O’Dell filed the instant action against Pacific Indemnity in the State Court of
Georgia seeking damages, as assignee, for Pacific Indemnity’s “bad faith” refusal
to defend and indemnify the Mahoneys in the underlying litigation. Pacific
Indemnity removed this suit to the United States District Court for the Southern
District of Georgia. The district court granted Pacific Indemnity’s motion for
summary judgment, finding that O’Dell’s complaint did not allege covered
“property damage” because it alleged only economic losses, which were not
covered by the Policy.
O’Dell’s first argument on appeal is that the damages he alleged in the
underlying suit were not purely economic.

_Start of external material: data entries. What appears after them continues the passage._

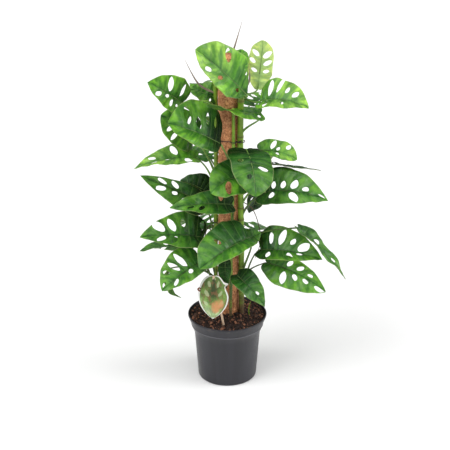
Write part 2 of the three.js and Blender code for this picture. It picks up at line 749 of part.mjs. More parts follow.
function soil(standing) {
  const { top, mound, lump, gap, rings, sides } = SOIL;
  const inside = potInside();
  const [wallTop, rim] = [inside.at(-2), inside.at(-1)];
  const share = (top - wallTop[1]) / (rim[1] - wallTop[1]);
  const edge = THREE.MathUtils.lerp(wallTop[0], rim[0], share);
  const profile = [...inside.slice(0, -1), [edge, top]].map(([r, z], i) => [r - gap, i ? z : z + gap]);
  const geometry = new THREE.LatheGeometry(
    [
      [0, POT.floor + gap],
      ...profile,
      ...[...rings].reverse().map((r) => [r, top]),
      [0, top],
    ].map(([r, z]) => new THREE.Vector2(r, z)),
    sides,
  );
  geometry.rotateX(Math.PI / 2);
  const position = geometry.getAttribute("position");
  for (let i = 0; i < position.count; i++) {
    const [x, y, z] = [position.getX(i), position.getY(i), position.getZ(i)];
    if (z < top - 1 || Math.hypot(x, y) > rings.at(-1) + 1) continue;
    const middle = 1 - Math.min(Math.hypot(x - POLE.x, y) / rings.at(-1), 1);
    const lumps = Math.sin(x * 0.31 + 1) * Math.cos(y * 0.27) + 0.6 * Math.sin(x * 0.83 - y * 0.67);
    position.setZ(i, z + mound * middle + (lump / 1.6) * lumps);
  }
  let body = solid(geometry);
  for (const tool of standing) body = body.subtract(tool);
  return body;
}

// The plant

const plant = new THREE.Group();

const poleTool = turned(
  [
    [0, POT.floor],
    [POLE.radius + FIT_GAP, POT.floor],
    [POLE.radius + FIT_GAP, POLE.top + FIT_GAP],
    [0, POLE.top + FIT_GAP],
  ],
  POLE.sides,
  POLE.x,
);
const stemTools = Object.values(STEMS).map((row) => stem(row, FIT_GAP));
const stickTool = stick(FIT_GAP);

// What grows from a stem, cut to fit round the stems and the pole.
function seated(body) {
  const fitted = [poleTool, ...stemTools].reduce((left, tool) => left.subtract(tool), body);
  return largest(fitted);
}

plant.add(piece("pot", pot(), COLOURS.pot, ROUGHNESS.pot));
plant.add(piece("soil", soil([poleTool, ...stemTools, stickTool]), COLOURS.soil, ROUGHNESS.soil));
plant.add(piece("coir_sleeve", coirSleeve(), COLOURS.coir, 1));
plant.add(piece("pole_core", poleCore(), COLOURS.core));
for (const [name, row] of Object.entries(STEMS)) plant.add(piece(name, stem(row), COLOURS.stem));
for (const [name, row] of Object.entries(LEAVES)) {
  const colour = row.at > 500 ? COLOURS.youngLeaf : COLOURS.leaf;
  plant.add(piece(`leaf_${name}`, seated(leaf(row)), colour, ROUGHNESS.leaf));
}
for (const [name, row] of Object.entries(SPEARS)) {
  plant.add(piece(name, seated(spear(row)), COLOURS.spear));
}
for (const [name, row] of Object.entries(ROOTS)) {
  plant.add(piece(name, seated(aerialRoot(row)), COLOURS.root));
}
for (const [name, z] of Object.entries(TIES)) plant.add(piece(name, tie(z), COLOURS.tie));
plant.add(piece("label_card", labelCard().subtract(stickTool), COLOURS.card, 0.35));
plant.add(piece("label_stick", stick(), COLOURS.stick));

export default plant;
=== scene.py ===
# The finished surfaces of a potted climbing monstera: pot, soil, coir pole, stems, perforated leaves,
# new leaves, aerial roots, wire ties and care label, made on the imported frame. Lengths in the tables
# are millimetres, as in the CAD source, and each piece is scaled to metres when it is finished.
import math
import random

import bmesh
import bpy
from bpy.props import FloatProperty, FloatVectorProperty, IntProperty, PointerProperty
from mathutils import Matrix, Vector, noise
from mathutils.geometry import interpolate_bezier


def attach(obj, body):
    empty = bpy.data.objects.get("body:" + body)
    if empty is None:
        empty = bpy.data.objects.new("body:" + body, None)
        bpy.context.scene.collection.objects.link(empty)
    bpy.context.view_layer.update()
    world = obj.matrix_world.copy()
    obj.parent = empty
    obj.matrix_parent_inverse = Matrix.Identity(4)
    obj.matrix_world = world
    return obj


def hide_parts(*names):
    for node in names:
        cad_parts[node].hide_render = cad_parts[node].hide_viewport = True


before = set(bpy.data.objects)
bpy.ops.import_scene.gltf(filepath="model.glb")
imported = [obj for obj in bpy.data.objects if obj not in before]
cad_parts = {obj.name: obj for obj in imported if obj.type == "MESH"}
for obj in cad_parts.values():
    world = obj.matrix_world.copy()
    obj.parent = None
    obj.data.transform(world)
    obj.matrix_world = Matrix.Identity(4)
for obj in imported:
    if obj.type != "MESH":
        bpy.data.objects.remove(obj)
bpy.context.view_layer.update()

bl_info = {
    "name": "Potted Climbing Monstera",
    "version": (1, 0, 0),
    "blender": (4, 5, 0),
    "location": "View3D > Sidebar > Monstera",
    "description": "Builds the finished surfaces of a potted climbing monstera on its CAD frame",
    "category": "Object",
}

MM = 0.001
FULL_TURN = 2 * math.pi
UP = Vector((0, 0, 1))

# Sizes shared with the CAD source

POT = dict(
    rim_radius=85, height=147.5, rim_ease=0.7, bead_radius=78.2, bead_height=124, bead_depth=1.5,
    body_top_radius=71, body_top_height=106, foot_radius=63.5, foot_rounding=4, wall=1.6, floor=3, lip=2.2,
    drain_count=6, drain_radius=5, drain_circle=44,
)
SOIL = dict(top=143, mound=15, gap=0.5, level_radius=68)
POLE = dict(x=3, radius=22.5, bottom=8, top=722, crown=3, cap=6, bore=11.3)
FIT_GAP = 0.3

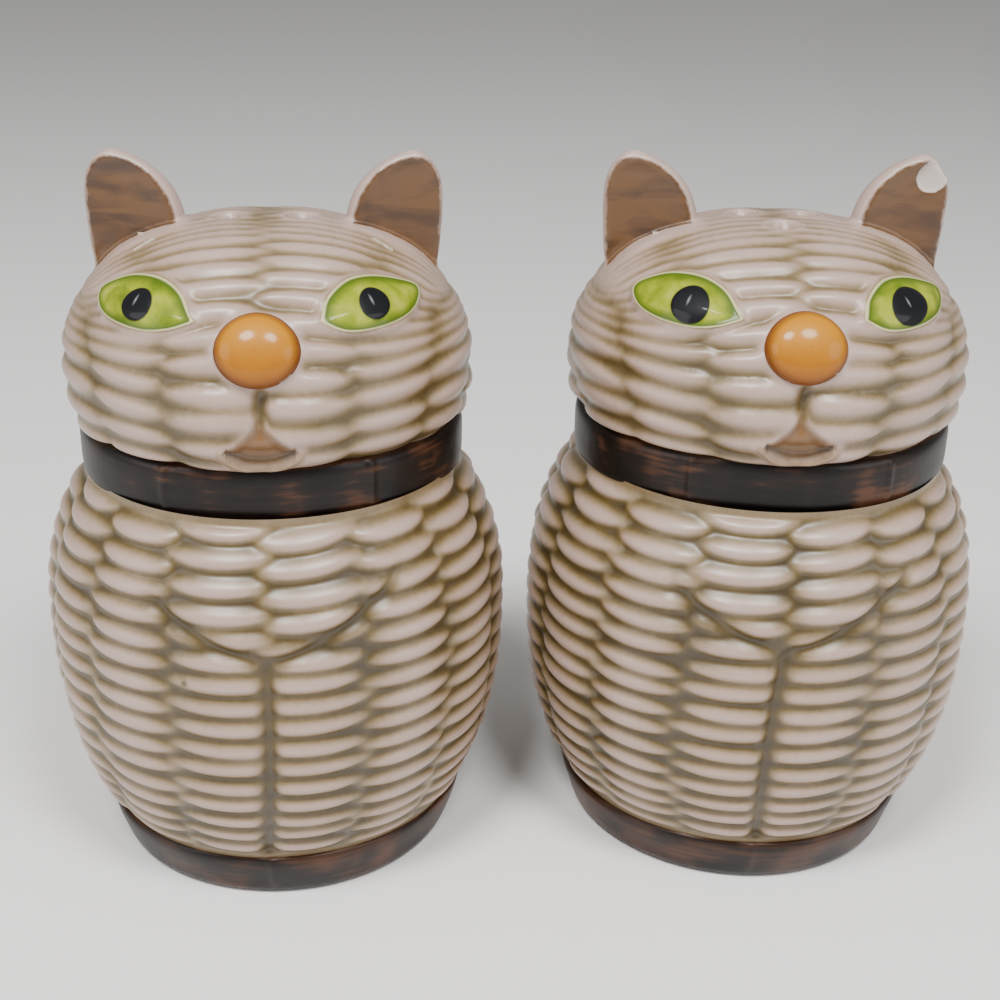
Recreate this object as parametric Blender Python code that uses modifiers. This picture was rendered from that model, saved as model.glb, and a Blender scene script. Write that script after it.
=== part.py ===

Rather, he also sought the “cost of
repairs” for physical damage due to flooding and septic problems. This argument
ignores the undisputed facts and the plain language of the Policy. The “cost of
repairs” sought by O’Dell could mean one of only two things: (1) the repair of
damage that occurred after O’Dell purchased the Property; or (2) the repair of
damage that occurred while the Mahoneys still owned the Property. Neither
alternative alleges covered, non-excluded damages.
To the extent we construe the underlying complaint to seek repair costs for
damage that occurred after the closing, the Policy plainly provides no coverage.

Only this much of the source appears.